Il reste donc deux options. La première est de trouver une solution de rechange créative, et la deuxième est de nous retirer des traités.

Pour ce qui concerne la solution de rechange créative, comme vous le savez, je suis avocat spécialisé en droit international. Du point de vue de la santé publique, la légalisation du cannabis est une mesure positive. Je me suis donc efforcé de trouver le plus d’arguments juridiques créatifs possible pour faire en sorte que la légalisation ne contrevienne pas aux traités de droit international. En ma qualité d’avocat spécialisé en droit international, je suis d’avis qu’il serait préférable de ne pas enfreindre les traités.

Dans mon travail professionnel, j’ai collaboré avec des étudiants pour tenter de mettre au point ce que nous avons appelé une exemption pour motifs scientifiques. Les traités stipulent clairement que les pays peuvent autoriser l’usage du cannabis et d’autres drogues à des fins scientifiques. Par conséquent, nous pourrions interpréter juridiquement la légalisation comme une grande expérience scientifique, effectuée dans des conditions naturelles, dans le but d’évaluer les effets intergénérationnels de la légalisation du cannabis sur la population.

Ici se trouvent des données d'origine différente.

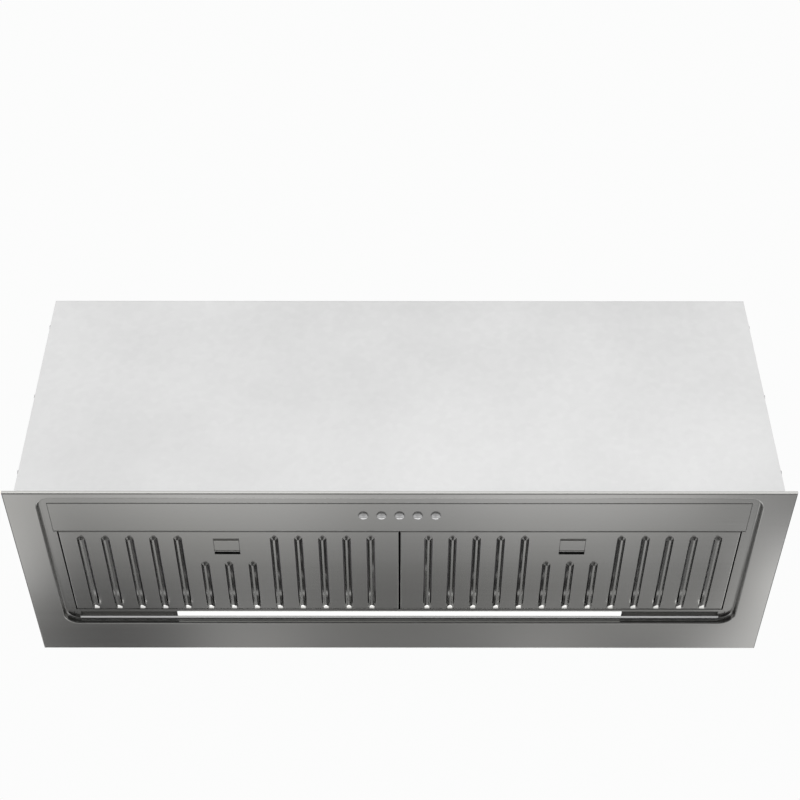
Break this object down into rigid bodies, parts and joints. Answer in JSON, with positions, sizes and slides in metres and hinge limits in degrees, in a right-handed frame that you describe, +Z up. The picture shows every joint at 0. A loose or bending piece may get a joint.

Nous pourrions avancer cet argument, mais il faudrait qu’il soit vrai, et ce qui constitue un motif scientifique raisonnable est établi par la jurisprudence de la Cour internationale de Justice. Il faudrait faire de grands investissements dans la recherche, et le gouvernement n’a jamais inclus les avancées scientifiques dans les objectifs énoncés pour justifier la légalisation; ce serait donc difficile d’étayer cette assertion devant la Cour internationale de Justice. Cependant, c’est la solution de rechange la plus créative que j’aie trouvée.

L’option la plus réaliste et, selon moi, la plus faisable est que nous nous retirions des traités. Je tiens à souligner qu’en ma qualité d’avocat spécialisé en droit international, normalement, je ne recommanderais pas à un pays de se retirer d’un traité, mais il est de loin préférable de se retirer d’un traité que de violer le droit international. C’est permis de se retirer d’un traité. C’est légal. La plupart des traités contiennent des dispositions à cet effet. En réalité, se retirer d’un traité est en quelque sorte une façon d’affirmer sa souveraineté, tout comme le fait d’y adhérer. Cette solution n’est pas idéale, mais elle vaut mieux que la violation de la loi.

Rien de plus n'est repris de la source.